WRITTEN REQUEST » Output, word for word, every line from the start of the listing down to and including the line that contains "sill_rounding = 0.3"; include nothing else.

** start of RECORD SET **

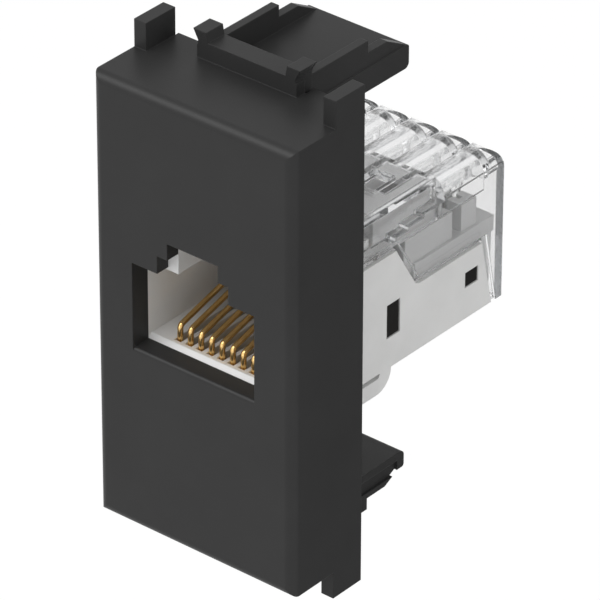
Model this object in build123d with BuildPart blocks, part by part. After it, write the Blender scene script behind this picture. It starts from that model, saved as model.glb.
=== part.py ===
from build123d import *
import os
from math import cos, radians, sin

# Keystone jack for an eight-way plug, held in a one-module wall insert.
# Millimetres. X runs to the right seen from the front, Y runs back and Z is up.
# The origin is the centre of the insert's front face.

# Insert: a black face with skirts, moulded in one piece
cover_width = 19.0
cover_height = 38.0
overall_depth = 27.3  # from the insert's face to the back of the wire cap
face_wall = 1.75
skirt_wall = 1.2
skirt_depth = 8.0
roof_overrun = 0.35  # between the lugs, the top and bottom walls run this much further back
face_rounding = 0.8

# How far before the part's back each thing at its rear stands or ends
housing_top_inset = 2.5
housing_foot_inset = 1.27
rear_window_insets = (4.5, 2.93)
carrier_inset = 1.6
board_inset = 1.7
pin_row_insets = (7.4, 6.0)
ridge_inset = 7.1
front_tower_insets = (5.3, 8.1)  # the towers' rear, then their blades
rear_tower_insets = (4.2, 2.4, 3.3)  # the towers' front and rear, then their blades

# Corner lugs that stop the insert against the frame
lug_thickness = 1.15
lug_height = 2.3
lug_front = 4.75

# Way in for the plug through the insert, from its sill upwards
port_width = 11.7
port_height = 7.3
port_sill = -3.1
latch_way_width = 6.8
latch_way_height = 1.5
latch_slot_width = 4.84
latch_slot_height = 1.4
sill_rounding = 0.3

# Frame clips above and below the insert
clip_offset = -0.29
clip_width = 9.4
clip_front = 6.5
clip_root = 0.15  # how far the clip walls sink into the tongue
clip_bar_height = 1.45
clip_bar_depth = 1.85
clip_bar_inset = 0.1
hook_width = 1.25
hook_stem = 0.95
hook_reach = 0.45
hook_height = 2.27
clip_wall = 0.85
tongue_end = 19.38
tongue_rounding = 0.45
tongue_edge_rounding = 0.25
# For each clip, heights from the insert's edge: the tongue's inner and outer face, its rear lip,
# then the walls' tall part, low part and tip
top_heights = (-3.0, -1.05, -1.05, 1.1, 0.1, -1.05)
bottom_heights = (-1.6, -0.95, -0.12, 1.65, 0.66, -0.12)
# and how far back the tall part, the low part and the tip of the walls reach
top_reaches = (14.75, 17.0, 19.1)
bottom_reaches = (14.95, 17.1, 18.65)
lip_length = 0.8
# and how deep the walls are set in from the tongue's side, how far back and up to what height
top_recess = (0.12, tongue_end, hook_height)
bottom_recess = (0.28, tongue_end - lip_length, 0.2)

# Jack housing: white moulding
jack_width = 14.7
jack_bottom = -6.2
jack_wall = 1.2
block_top = 8.6
block_rear = 10.2
shoulder_top = 3.6
shoulder_rear = 14.5
rear_top = -0.45
slope_foot = 16.95
rear_top_end = overall_depth - housing_top_inset
rear_foot_end = overall_depth - housing_foot_inset
slope_rounding = 0.9
housing_rounding = 0.25
port_floor = -2.75
port_floor_thickness = 0.6
port_floor_bevel = 0.35
port_rear = 13.05
port_ceiling = 3.95
brow_front = 1.25  # the housing's brow over the port sits in a pocket of the insert
brow_bottom = 3.3
brow_top = 7.9
brow_clearance = 0.1
latch_ledge_rear = 4.4  # the plug's latch hooks behind the two ledges beside its slot
latch_way_rear = 8.8
roof_tongue_width = 10.8
roof_tongue_thickness = 0.8
roof_tongue_gap = 0.05

# Catch windows in the housing's sides: front, rear, bottom and top of each
front_window = (13.46, 15.0, -3.56, -0.67)
rear_window = (*[overall_depth - inset for inset in rear_window_insets], -3.5, -2.17)
boss_clearance = 0.06
boss_recess = 0.08

# Latch lever under the housing
lever_root = 12.3
lever_slot_radius = 0.37
lever_thickness = 1.35
lever_front = 4.2
catch_height = 0.95
catch_length = 1.4
fixed_catch_width = 8.0

# Shelves in the insert that hold the jack
shelf_wall = 1.2
shelf_depth = 4.3
shelf_clearance = 0.15

# Contacts
contact_count = 8
contact_pitch = 1.02
wire_radius = 0.23
wire_bend = 0.36
wire_front = 2.72
wire_bend_height = 1.2  # above the port floor
wire_run_drop = 1.5  # below the port floor
wire_rise_angle = 15.0
wire_slot_width = 0.64
wire_slot_rear = 10.6
first_pin_row, second_pin_row = [overall_depth - inset for inset in pin_row_insets]
pin_hole_clearance = 0.12
wire_sides = 8

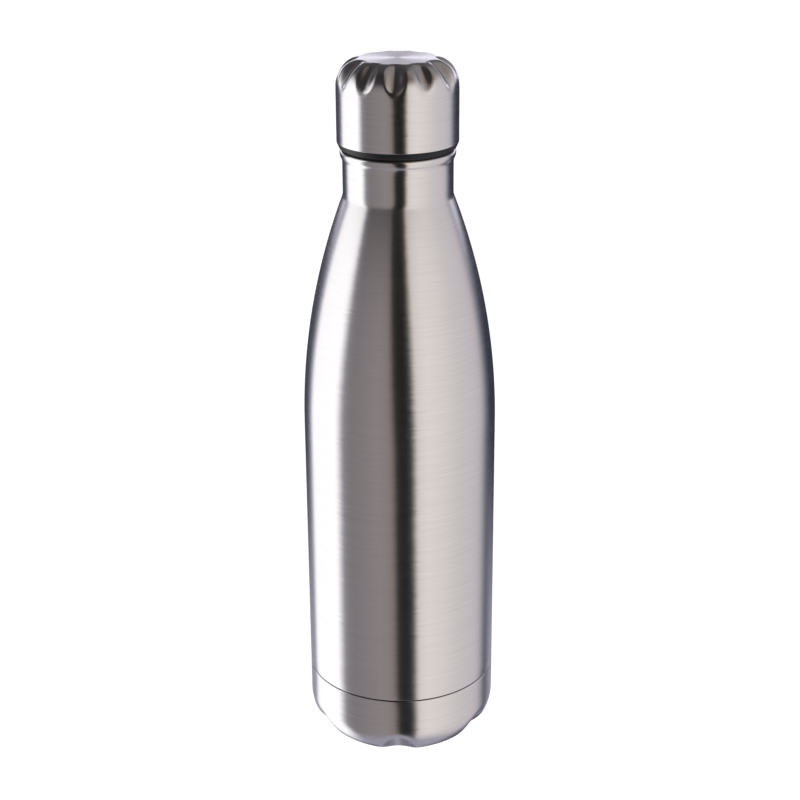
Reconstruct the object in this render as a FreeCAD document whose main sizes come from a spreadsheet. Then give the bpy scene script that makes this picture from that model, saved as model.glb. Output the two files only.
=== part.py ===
import FreeCAD, Part
import math
import os
import re

import Sketcher

# Double-wall vacuum bottle of about half a litre, with a screw cap.
# The origin is the centre of the foot, +Z is up along the axis, and all sizes are in millimetres.
# Each piece is one object of the document, bound to the sheet of dimensions below.

DIMENSIONS = {
    # outer shell
    "body_radius": (35.0, "outside of the straight barrel"),
    "wall": (0.4, "sheet thickness of every steel wall"),
    "seam_height": (27.3, "weld between shell and base cup"),
    "seam_bevel": (0.35, "bevel on each side of the seam"),
    "shoulder_start": (126.7, "where the barrel begins to curve in"),
    "shoulder_arc": (238.0, "radius of the long shoulder curve"),
    "neck_radius": (19.4, "outside of the neck"),
    "neck_round": (6.0, "blend between shoulder and neck"),
    "collar_start": (223.0, "where the neck begins to flare"),
    "collar_end": (226.4, "where the flare is full"),
    "collar_radius": (20.25, "outside of the collar"),
    "lip_height": (227.5, "top of the mouth"),
    "lip_round": (1.0, "round on the collar's top edge"),
    # base cup
    "base_round": (14.9, "round between barrel and foot"),
    "foot_inner": (16.5, "inside of the flat foot ring"),
    "recess_radius": (14.5, "flat recess under the base"),
    "recess_height": (3.0, "recess above the standing plane"),
    "spigot_height": (3.0, "part of the cup inside the shell"),
    "scallop_count": (6, "scallops round the foot"),
    "scallop_section": (9.8, "radius across a scallop"),
    "scallop_slope": (45.0, "degrees that a scallop floor rises"),
    "scallop_reach": (22.7, "where a scallop floor would meet the standing plane"),
    "pit_radius": (4.0, "mouth of the evacuation pit"),
    "pit_floor": (3.0, "flat of the evacuation pit"),
    "pit_depth": (1.2, "depth of the evacuation pit"),
    "joggle": (1.0, "height over which the cup steps in to its spigot"),
    "hole_radius": (1.0, "evacuation hole"),
    "disc_radius": (11.0, "cover disc under the base"),
    # inner flask
    "flask_radius": (31.2, "outside of the inner flask"),
    "flask_joint": (30.0, "weld between flask and its bottom"),
    "flask_arc": (232.0, "radius of the flask's shoulder"),
    "flask_floor": (9.0, "underside of the flask"),
    "flask_round": (14.0, "round at the foot of the flask"),
    "mouth_radius": (16.0, "inside of the mouth"),
    "mouth_round": (1.0, "round from mouth to lip"),
    "foil_thickness": (0.1, "reflecting foil"),
    "foil_start": (32.0, "lower edge of the foil"),
    "foil_end": (125.0, "upper edge of the foil"),
    "getter_offset": (14.0, "getter from the axis"),
    "getter_radius": (4.0, "getter pill"),
    "getter_height": (1.6, "getter pill"),
    "holder_depth": (2.5, "getter holder below the flask"),
    "holder_flange": (6.5, "outside of the getter holder"),
    "fit_gap": (0.05, "between pieces that are set into each other"),
    # thread
    "thread_pitch": (5.0, "rise of the cap in one turn"),
    "thread_root": (2.2, "width of a thread at its root"),
    "thread_crest": (1.0, "width of a thread at its crest"),
    "thread_bite": (0.2, "depth of a thread's root in its wall"),
    "mouth_crest": (14.75, "crest radius of the mouth's thread"),
    "mouth_thread_start": (214.2, "middle of the mouth's thread at its low end"),
    "mouth_thread_turns": (1.5, "turns on the mouth"),
    "plug_crest": (15.4, "crest radius of the plug's thread"),
    "plug_thread_start": (211.7, "middle of the plug's thread at its low end"),
    "plug_thread_turns": (2.0, "turns on the plug"),
    # cap
    "cap_radius": (21.25, "outside of the cap"),
    "cap_base": (230.06, "lower edge of the steel cap"),
    "cap_top": (258.7, "flat top of the cap, and of the bottle"),
    "cap_round": (8.5, "round of the cap's shoulder"),
    "hem_round": (0.3, "round on the cap's lower edge"),
    "top_radius": (13.05, "flat top of the cap"),
    "flute_count": (12, "flutes round the cap"),
    "flute_section": (3.4, "radius across a flute"),
    "flute_path": (26.2, "radius of a flute's floor, seen from the side"),
    "flute_centre_x": (-1.73, "centre of that radius, beyond the axis"),
    "flute_centre_drop": (21.57, "centre of that radius, below the cap's top"),
    # plug
    "plug_radius": (14.3, "core of the threaded plug"),
    "plug_wall": (2.0, "wall of the plug"),
    "plug_bottom": (207.5, "underside of the plug"),
    "plug_bevel": (1.2, "bevel round the plug's lower end"),
    "flange_under": (229.0, "face of the flange that presses the seal"),
    "flange_top": (232.0, "floor of the space above the flange"),
    "ring_low_radius": (20.4, "visible ring at its lower edge"),
    "ring_low": (228.3, "lower edge of the visible ring"),
    "ring_inner": (20.0, "inside of the visible ring"),
    "skirt_radius": (20.8, "outside of the skirt in the steel cap"),
    "skirt_wall": (1.5, "wall of the skirt"),
    "skirt_top": (247.0, "top of the skirt"),
    "cover_top": (246.5, "top of the disc that closes the plug"),
    "cover_bottom": (245.0, "underside of that disc"),
    # seal
    "seal_inner": (14.7, "inside of the seal ring"),
    "seal_outer": (19.1, "outside of the seal ring"),
}

# Angle round Z of the first flute and of the first scallop.
# Both patterns have one member that faces -Y.
FIRST_FLUTE = 0.0
FIRST_SCALLOP = 30.0

doc = FreeCAD.newDocument("insulated_bottle")
sheet = doc.addObject("Spreadsheet::Sheet", "dims")


def fill_sheet():
    for row, (alias, (value, note)) in enumerate(DIMENSIONS.items(), start=1):
        sheet.set(f"A{row}", alias)
        sheet.set(f"B{row}", str(value))
        sheet.set(f"C{row}", note)
        sheet.setAlias(f"B{row}", alias)
    doc.recompute()


def bound(text):
    """Turn 'wall + 1' into an expression that reads the sheet."""
    def link(match):
        word = match.group(0)
        return f"dims.{word}" if word in DIMENSIONS else word
    return re.sub(r"[a-z_]+", link, text)


def number(text):
    return float(sheet.evalExpression(bound(text)))


def plane(body, role):
    return next(item for item in body.Origin.OriginFeatures if item.Role == role)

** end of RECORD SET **

RESPONSE »
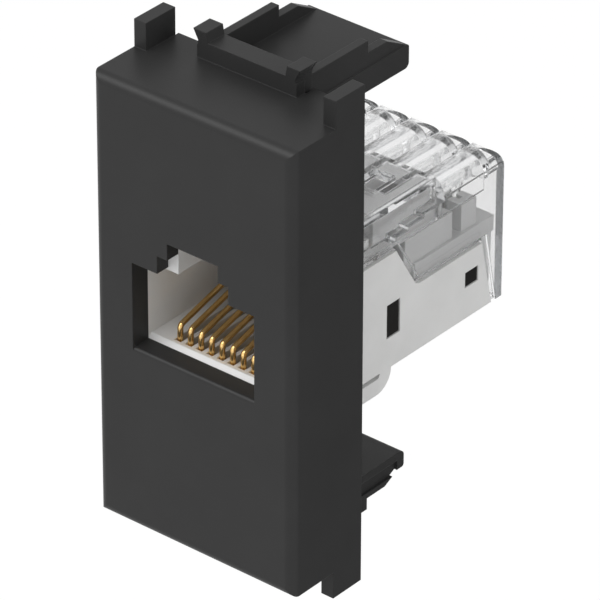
Model this object in build123d with BuildPart blocks, part by part. After it, write the Blender scene script behind this picture. It starts from that model, saved as model.glb.
=== part.py ===
from build123d import *
import os
from math import cos, radians, sin

# Keystone jack for an eight-way plug, held in a one-module wall insert.
# Millimetres. X runs to the right seen from the front, Y runs back and Z is up.
# The origin is the centre of the insert's front face.

# Insert: a black face with skirts, moulded in one piece
cover_width = 19.0
cover_height = 38.0
overall_depth = 27.3  # from the insert's face to the back of the wire cap
face_wall = 1.75
skirt_wall = 1.2
skirt_depth = 8.0
roof_overrun = 0.35  # between the lugs, the top and bottom walls run this much further back
face_rounding = 0.8

# How far before the part's back each thing at its rear stands or ends
housing_top_inset = 2.5
housing_foot_inset = 1.27
rear_window_insets = (4.5, 2.93)
carrier_inset = 1.6
board_inset = 1.7
pin_row_insets = (7.4, 6.0)
ridge_inset = 7.1
front_tower_insets = (5.3, 8.1)  # the towers' rear, then their blades
rear_tower_insets = (4.2, 2.4, 3.3)  # the towers' front and rear, then their blades

# Corner lugs that stop the insert against the frame
lug_thickness = 1.15
lug_height = 2.3
lug_front = 4.75

# Way in for the plug through the insert, from its sill upwards
port_width = 11.7
port_height = 7.3
port_sill = -3.1
latch_way_width = 6.8
latch_way_height = 1.5
latch_slot_width = 4.84
latch_slot_height = 1.4
sill_rounding = 0.3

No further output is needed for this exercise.